According to a recent client update from Mayer Brown, SEC guidance on this issue suggests ‘cyber-security risks and cyber-incidents would need to be described in the management’s discussion and analysis (MD&A) if the costs or other consequences represent an event, trend or uncertainty that is reasonably likely to have a material effect on results of operations, liquidity or financial consideration, or cause reported financial information to be not indicative of future results or conditions. MD&A disclosure would also be needed if it is reasonably likely a cyber-attack could lead to reduced revenues or increased protection costs, if material. If a company’s products, services, customers or supply relationships or competitive conditions are materially affected by cyber-incidents, disclosure would be needed in the business section.’

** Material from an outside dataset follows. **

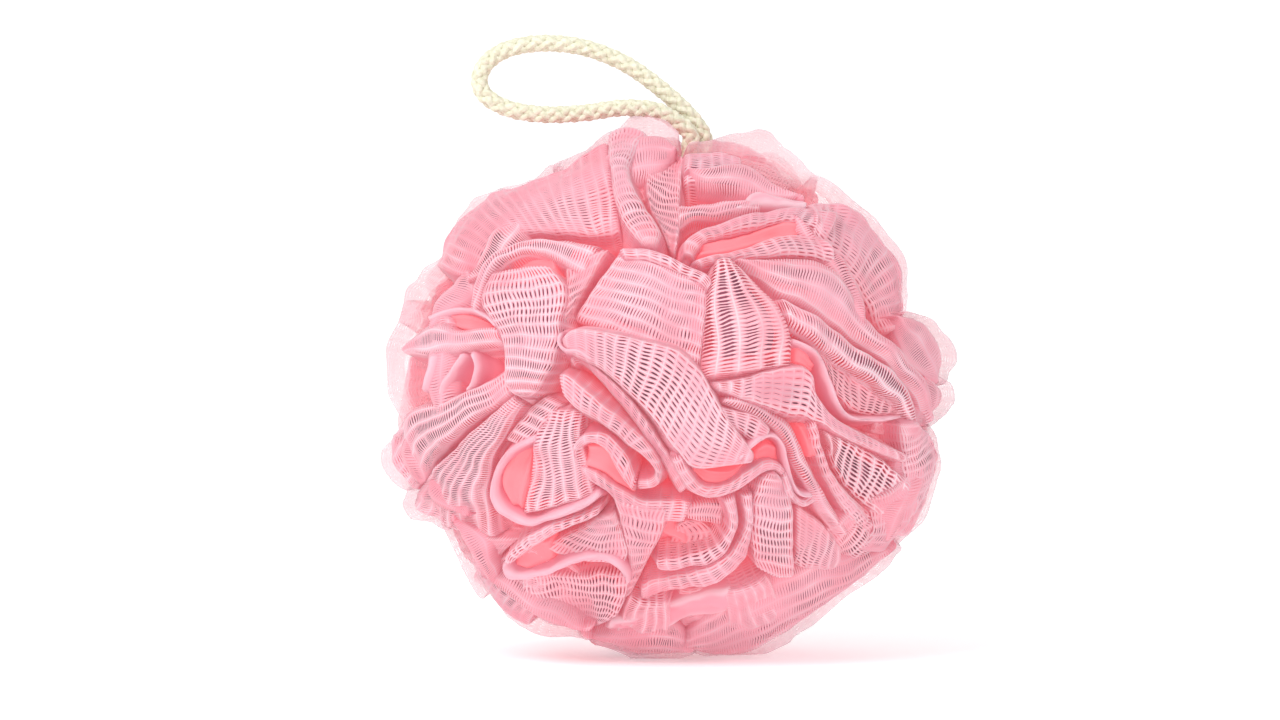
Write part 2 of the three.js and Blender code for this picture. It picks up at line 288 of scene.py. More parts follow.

Disclosures would also be needed if there was litigation regarding a cyber-incident or ‘situations that could require disclosures in financial statements prior to, during or after a cyber-incident’.
It was also noted that ‘if cyber-incidents pose a risk to a company’s ability to record, process, summarize and report information required in SEC filings, SEC staff suggest management should consider whether there are any deficiencies in the company’s disclosure controls and procedures that need to be addressed.’
With the number of cyber-incidents increasing, it seems only a matter of time before there is some movement on rules for disclosures in this area. Companies should review and disclose their strategy for preventing cyber-intrusions and begin preparing additional disclosures based on what their largest shareholders would like to know.